▶ **Problem**: In the listing below, find the line containing "ball_click_dome();" and the line containing "before = set(bpy.data.objects)". Repeat exactly those two lines and every line between them, nothing more.

▶ **Dataset excerpt**:
■ ■ ■ ■

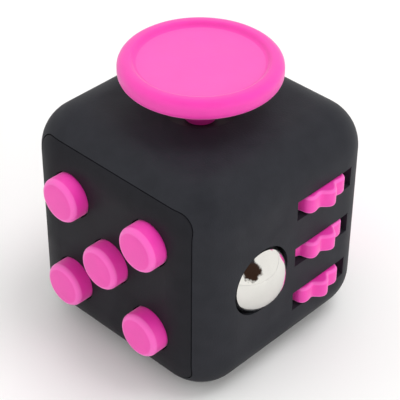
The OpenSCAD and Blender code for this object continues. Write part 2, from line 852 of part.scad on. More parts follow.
body_sleeve();
front_cover();
rear_cover();
click_button(-1, 1);  // button_upper_left
click_button(1, 1);  // button_upper_right
click_button(0, 0);  // button_middle
click_button(-1, -1);  // button_lower_left
click_button(1, -1);  // button_lower_right
click_dome(-1, 1);  // click_dome_upper_left
click_dome(0, 0);  // click_dome_middle
click_dome(1, -1);  // click_dome_lower_right
silent_pad(1, 1);  // silent_pad_upper_right
silent_pad(-1, -1);  // silent_pad_lower_left
button_tray();
tray_screws();
glide_pad();
glide_plate();
glide_screw();
glide_ring();
cross_slide();
retainer_plate();
retainer_screws();
roll_frame();
roll_frame_screws();
wheel_axle();
wheel_spacers();
axle_washers();
cog_wheel(0);  // upper_wheel
cog_wheel(1);  // middle_wheel
cog_wheel(2);  // lower_wheel
steel_ball();
ball_cup();
ball_click_dome();
flip_rocker();
flip_pin();
flip_frame();
flip_frame_screws();
detent_spring();
spin_dial();
wave_washer();
spin_washer();
spin_screw();
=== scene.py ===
"""Fidget cube: the visible pieces, their finishes and a small photo studio.

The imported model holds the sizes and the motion. Each operator below makes one piece, or one group
of like pieces, around it: the moulded case and its two covers, the click buttons, the glide pad,
the cog wheels, the steel ball, the flip rocker and the spin dial.
"""

import json
import math

import bmesh
import bpy
from mathutils import Matrix, Vector


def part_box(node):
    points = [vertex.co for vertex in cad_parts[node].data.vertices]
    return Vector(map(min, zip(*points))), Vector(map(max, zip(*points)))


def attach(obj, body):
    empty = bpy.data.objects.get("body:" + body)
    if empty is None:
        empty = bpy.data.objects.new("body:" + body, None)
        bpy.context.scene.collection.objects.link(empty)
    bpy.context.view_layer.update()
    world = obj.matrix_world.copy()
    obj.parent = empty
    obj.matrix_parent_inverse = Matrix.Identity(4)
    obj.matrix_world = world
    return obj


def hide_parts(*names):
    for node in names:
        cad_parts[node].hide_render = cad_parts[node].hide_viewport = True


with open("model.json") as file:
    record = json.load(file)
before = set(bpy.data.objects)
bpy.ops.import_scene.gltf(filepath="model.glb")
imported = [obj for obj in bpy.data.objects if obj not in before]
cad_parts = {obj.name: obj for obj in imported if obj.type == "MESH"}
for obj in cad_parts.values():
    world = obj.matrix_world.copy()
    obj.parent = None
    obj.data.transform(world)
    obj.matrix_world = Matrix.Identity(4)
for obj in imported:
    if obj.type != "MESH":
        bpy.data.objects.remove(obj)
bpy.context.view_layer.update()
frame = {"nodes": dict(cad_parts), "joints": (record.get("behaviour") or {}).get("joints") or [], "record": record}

bl_info = {
    "name": "Fidget cube",
    "version": (1, 0, 0),
    "blender": (4, 5, 0),
    "location": "View3D > Sidebar > Fidget cube",
    "description": "Makes the visible pieces and finishes of a pocket fidget cube",
    "category": "Object",
}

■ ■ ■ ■

▶ **Output**:
ball_click_dome();
flip_rocker();
flip_pin();
flip_frame();
flip_frame_screws();
detent_spring();
spin_dial();
wave_washer();
spin_washer();
spin_screw();
=== scene.py ===
"""Fidget cube: the visible pieces, their finishes and a small photo studio.

The imported model holds the sizes and the motion. Each operator below makes one piece, or one group
of like pieces, around it: the moulded case and its two covers, the click buttons, the glide pad,
the cog wheels, the steel ball, the flip rocker and the spin dial.
"""

import json
import math

import bmesh
import bpy
from mathutils import Matrix, Vector


def part_box(node):
    points = [vertex.co for vertex in cad_parts[node].data.vertices]
    return Vector(map(min, zip(*points))), Vector(map(max, zip(*points)))


def attach(obj, body):
    empty = bpy.data.objects.get("body:" + body)
    if empty is None:
        empty = bpy.data.objects.new("body:" + body, None)
        bpy.context.scene.collection.objects.link(empty)
    bpy.context.view_layer.update()
    world = obj.matrix_world.copy()
    obj.parent = empty
    obj.matrix_parent_inverse = Matrix.Identity(4)
    obj.matrix_world = world
    return obj


def hide_parts(*names):
    for node in names:
        cad_parts[node].hide_render = cad_parts[node].hide_viewport = True


with open("model.json") as file:
    record = json.load(file)
before = set(bpy.data.objects)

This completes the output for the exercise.